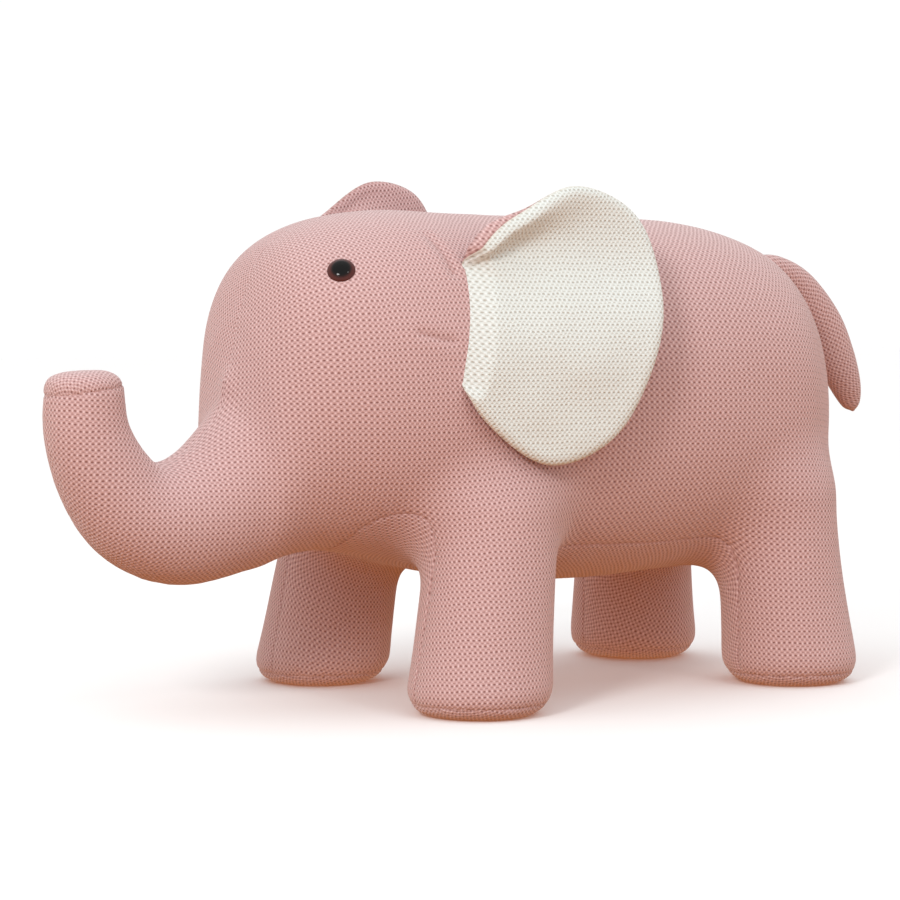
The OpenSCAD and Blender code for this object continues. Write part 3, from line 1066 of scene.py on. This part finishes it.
def ear_surface(flat, depth, tilt):
    """Places points of the flat ear, in mm, with depth out of its middle sheet, on the left of the head."""
    c, s = math.cos(tilt), math.sin(tilt)
    u, v = flat[:, 0] * c - flat[:, 1] * s, flat[:, 0] * s + flat[:, 1] * c
    climb = np.maximum((v + EAR_ROOT_HALF) / (2 * EAR_ROOT_HALF), 0) ** EAR_ROOT_BEND
    eased = climb / (1 + climb ** EAR_ROOT_EASE) ** (1 / EAR_ROOT_EASE)
    out = EAR_ROOT[1] + EAR_T / 2 + EAR_GAP - EAR_ROOT_IN * eased
    return np.stack([
        EAR_ROOT[0] + u * math.cos(EAR_ANGLE) - depth * math.sin(EAR_ANGLE),
        -(out + u * math.sin(EAR_ANGLE) + depth * math.cos(EAR_ANGLE)),
        EAR_ROOT[2] + v,
    ], 1)


def ear_piece(side, face, tilt, material, head):
    """One cover of an ear: face +1 is the white lining, which faces out, and -1 the pink back."""
    outline = loop_spline(EAR, 22)
    count = len(outline)
    out = outline - EAR_MIDDLE
    out /= np.linalg.norm(out, axis=1)[:, None]
    gap, run = line_distance(outline, spline(EAR_LIP, 10))
    fold = FOLD * ease(run, *FOLD_IN) * (1 - ease(run, *FOLD_OUT)) * np.exp(-((gap / FOLD_REACH) ** 2))
    flat, depth = [EAR_MIDDLE[None]], [np.array([face * EAR_T / 2])]
    roll = EDGE_ROLL + FOLD_ROLL * fold
    thick = EAR_T / 2 * (1 + 0.5 * fold)
    turned = np.pi / 2 + fold * FOLD_TURN
    if face == 1:
        inner = outline - roll[:, None] * out
    else:
        inner = outline - (roll * np.sin(turned))[:, None] * out
    for q in 1 - (1 - np.linspace(0, 1, EAR_RINGS)[1:]) ** 1.25:
        flat.append(EAR_MIDDLE + (inner - EAR_MIDDLE) * q)
        depth.append(face * (EAR_T / 2 + (thick - EAR_T / 2) * q ** 4))
    for b in np.linspace(0, 1, EDGE_RINGS)[1:]:
        if face == 1:
            flat.append(outline - (roll * (1 - b))[:, None] * out)
            depth.append(thick * np.sqrt(1 - (np.sin(turned) * b) ** 2))
        else:
            flat.append(inner + (roll * np.sin(turned * b))[:, None] * out)
            depth.append(-thick * np.cos(turned * b))
    flat, depth = np.vstack(flat), np.concatenate(depth)
    closed = np.vstack([outline, outline[:1]])
    edge = line_distance(flat, closed)[0]
    beyond = ((flat[1:].reshape(-1, count, 2) - outline) * out).sum(2).ravel() > 0
    beyond = np.concatenate([[False], beyond])
    soft = np.array([
        noise.noise(Vector((p[0] / EAR_LUMP_SIZE, p[1] / EAR_LUMP_SIZE, 4.5 + side))) for p in flat
    ])
    depth = depth + ear_bend(flat, beyond) + EAR_LUMP * soft * ease(edge, 0, 20)
    points = ear_surface(flat, depth, tilt) * MM
    points[:, 1] *= -side
    base = 1 - ease(line_distance(flat, spline(EAR_BASE, 8))[0], 0, SEWN_REACH)
    for i in np.flatnonzero(base > 0):
        x, y, z = points[i]
        at = head.ray_cast(Vector((x, 0.3 * side, z)), Vector((0, -side, 0)))[0]
        points[i, 1] += SEWN_SHARE * base[i] * (at.y - 0.001 * side - y)
    faces = disc_faces(count, len(flat) // count)
    # The outline runs anticlockwise as seen from outside the left ear
    if face * side == 1:
        faces = [f[::-1] for f in faces]
    name = f"ear_{SIDE_NAMES[side]}_{'white' if face == 1 else 'pink'}_cover"
    mesh = bpy.data.meshes.new(name)
    mesh.from_pydata([tuple(p) for p in points], [], faces)
    give_pattern(mesh, flat[read(mesh.loops, "vertex_index")])
    # Painted shade along the rim seam between the ear's two covers
    give_values(mesh, "seam", EAR_SEAM_PAINTED_SHADE * np.exp(-((edge / EAR_SEAM_W) ** 2)))
    piece = smooth_object(name, mesh, material)
    mesh.validate()
    return piece


# ---- tail
# The tail's middle line: x, z, half thickness, and its half width as a share of TAIL_HALF_W
TAIL = [
    (256, 339, 8, 0.5), (277, 341, 8.5, 0.55), (298, 338, 11, 0.8), (325, 323, 14, 0.95), (351, 292, 18, 1),
    (366, 262, 19, 1), (378, 238, 15, 0.88), (385, 221, 9, 0.55), (387.5, 214, 1, 0.1),
]
TAIL_HALF_W = 13
TAIL_SIDES = 40
# How dark the painted shade along the tail's edge seam is, and how wide
TAIL_SEAM_PAINTED_SHADE = 0.3
TAIL_SEAM_W = 1.5
# How many rows of the line's points belong to the collar, and how far the leaf reaches back into it
COLLAR_ROWS = 12
LEAF_OVERLAP = 3


def tail_piece(name, rows, material):
    """A stretch of the tail: its rows of the curve through TAIL."""
    line = spline(TAIL, 9)[rows]
    way = np.gradient(line[:, :2], axis=0)
    way /= np.linalg.norm(way, axis=1)[:, None]
    travelled = np.concatenate([[0], np.cumsum(np.linalg.norm(np.diff(line[:, :2], axis=0), axis=1))])
    points, uv, seam = [], [], []
    for (x, z, r, w), (dx, dz), run in zip(line, way, travelled):
        for i in range(TAIL_SIDES):
            a = 2 * math.pi * i / TAIL_SIDES
            around = abs(math.cos(a))
            squeeze = 1 - 0.10 * max(0, 1 - around * max(r, 1) / 3)
            across = math.cos(a) * max(w, 0.02) * TAIL_HALF_W * squeeze
            out = math.sin(a) * max(r, 0.3)
            points.append((x + out * dz, across, z - out * dx))
            uv.append((a * 0.5 * (r + w * TAIL_HALF_W), run))
            # Painted shade along the seam at the tail's edges
            seam.append(TAIL_SEAM_PAINTED_SHADE * math.exp(-((around * max(r, 3) / TAIL_SEAM_W) ** 2)))
    faces, corners = [], []
    for k in range(len(line) - 1):
        for i in range(TAIL_SIDES):
            j = (i + 1) % TAIL_SIDES
            here, there = k * TAIL_SIDES, (k + 1) * TAIL_SIDES
            face = (here + i, here + j, there + j, there + i)
            faces.append(face)
            # Past the last side the pattern goes on to a full turn, not back to 0
            full = 2 * math.pi if j == 0 else 0
            for q, wrap in zip(face, (0, full, full, 0)):
                r, w = line[q // TAIL_SIDES][2:]
                corners.append((uv[q][0] + wrap * 0.5 * (r + w * TAIL_HALF_W), uv[q][1]))
    faces.append(tuple(range(TAIL_SIDES))[::-1])
    faces.append(tuple((len(line) - 1) * TAIL_SIDES + i for i in range(TAIL_SIDES)))
    corners += [uv[i] for i in faces[-2]] + [uv[i] for i in faces[-1]]
    mesh = bpy.data.meshes.new(name)
    mesh.from_pydata([tuple(c * MM for c in p) for p in points], [], faces)
    give_pattern(mesh, np.array(corners))
    give_values(mesh, "seam", seam)
    return smooth_object(name, mesh, material)


# ---- studio, in metres
LENS = 112
SENSOR = 36
CAMERA_AT = (-1.286, -1.8353, 0.3107)
CAMERA_AZIMUTH = math.radians(-34.162)
CAMERA_ELEVATION = math.radians(3.055)
FLOOR_HALF = 12
FLOOR_COLOURS = (0.97, 0.965, 0.96, 1), (0.985, 0.98, 0.98, 1)
# The sky's colour below, the heights between which it turns white, and its strength
SKY_BELOW = (0.56, 0.21, 0.045, 1)
SKY_TURNS = (-0.28, -0.01)
SKY_STRENGTH = 1.03
# Lamps: name, place, what it points at, size, power, colour
LAMPS = [
    ("key", (-2.3, -1.5, 1.6), (-0.1, 0, 0.2), 0.6, 32, (1, 0.99, 0.98)),
    ("second", (0.1, -2.4, 2.0), (-0.1, 0, 0.25), 0.25, 5, (1, 0.99, 0.98)),
]


def set_up(name, data, place, way):
    """Puts a camera or lamp in the scene, facing along way."""
    obj = bpy.data.objects.new(name, data)
    obj.location = place
    obj.rotation_mode = "QUATERNION"
    obj.rotation_quaternion = way.to_track_quat("-Z", "Y")
    bpy.context.scene.collection.objects.link(obj)
    return obj


def studio():
    """The camera, the lamps, the sky and the floor."""
    level = math.cos(CAMERA_ELEVATION)
    back = Vector((
        math.sin(CAMERA_AZIMUTH) * level, -math.cos(CAMERA_AZIMUTH) * level, math.sin(CAMERA_ELEVATION)
    ))
    camera = set_up("camera", bpy.data.cameras.new("camera"), CAMERA_AT, -back)
    camera.data.lens = LENS
    camera.data.sensor_width = SENSOR
    camera.data.clip_end = 60
    bpy.context.scene.camera = camera
    bpy.context.scene.view_settings.view_transform = "Standard"
    for name, place, aim, size, power, colour in LAMPS:
        lamp = set_up(name, bpy.data.lights.new(name, "AREA"), place, Vector(aim) - Vector(place))
        lamp.data.size = size
        lamp.data.energy = power
        lamp.data.color = colour
    sky()
    mesh = bpy.data.meshes.new("floor")
    rim = [(x * FLOOR_HALF, y * FLOOR_HALF, 0) for x, y in ((-1, -1), (1, -1), (1, 1), (-1, 1))]
    mesh.from_pydata(rim, [], [(0, 1, 2, 3)])
    n = Nodes(bpy.data.materials.new("floor"))
    where = n.put("ShaderNodeTexCoord").outputs["Object"]
    n.give("Base Color", n.mix(n.noise(where, 3.0), *FLOOR_COLOURS))
    n.give("Roughness", 0.9)
    mesh.materials.append(n.owner)
    floor = new_object("floor", mesh)
    # The light from below comes from the sky's lower half, which is dim and warm
    floor.visible_diffuse = False
    floor.visible_glossy = False
    floor.visible_shadow = False


def sky():
    """White from the level up, dim and warm below."""
    world = bpy.data.worlds.new("studio")
    n = Nodes(world, "Background")
    parts = n.put("ShaderNodeSeparateXYZ")
    n.join(n.put("ShaderNodeTexCoord").outputs["Generated"], parts.inputs[0])
    n.give("Color", n.mix(n.smooth(parts.outputs[2], *SKY_TURNS), SKY_BELOW, (1, 1, 1, 1)))
    n.give("Strength", SKY_STRENGTH)
    bpy.context.scene.world = world


studio()

# ---- assembly
cover = dressed_cover()
for index, name in enumerate(PANELS):
    piece = panel_piece(cover, index, name + "_knit", pink_knit)
    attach(piece, "torso")
    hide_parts(name)

corners = read(cover.loops, "vertex_index").reshape(-1, 4)
head = bvhtree.BVHTree.FromPolygons(vertex_points(cover).tolist(), corners.tolist())
# The right ear stands a little higher than the left one
for side, tilt in ((LEFT, 0.0), (RIGHT, math.radians(8))):
    ear = f"ear_{SIDE_NAMES[side]}"
    for face, material in ((1, white_knit), (-1, pink_knit)):
        piece = ear_piece(side, face, tilt, material, head)
        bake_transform(piece)
        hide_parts(ear + ("_lining" if face == 1 else "_outer"), ear + "_wadding")

collar = tail_piece("tail_collar", slice(0, COLLAR_ROWS), pink_knit)
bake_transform(collar)
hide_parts("tail_root")
tail = tail_piece("tail_leaf", slice(COLLAR_ROWS - LEAF_OVERLAP, None), pink_knit)
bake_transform(tail)
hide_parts("tail_cover", "tail_filling")

for side, word in SIDE_NAMES.items():
    eye = eye_piece(side, eye_gloss)
    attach(eye, "torso")
    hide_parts("eye_" + word)

for name, region in FILLINGS.items():
    filling = filling_piece(name, region)
    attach(filling, "torso")
    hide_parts(name)

for word in SIDE_NAMES.values():
    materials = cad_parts["eye_washer_" + word].data.materials
    materials.clear()
    materials.append(washer_plastic)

> Set exercise
Scan the material above. Extract every line in which the word "torso" occurs.

> Written response
    attach(piece, "torso")
    attach(eye, "torso")
    attach(filling, "torso")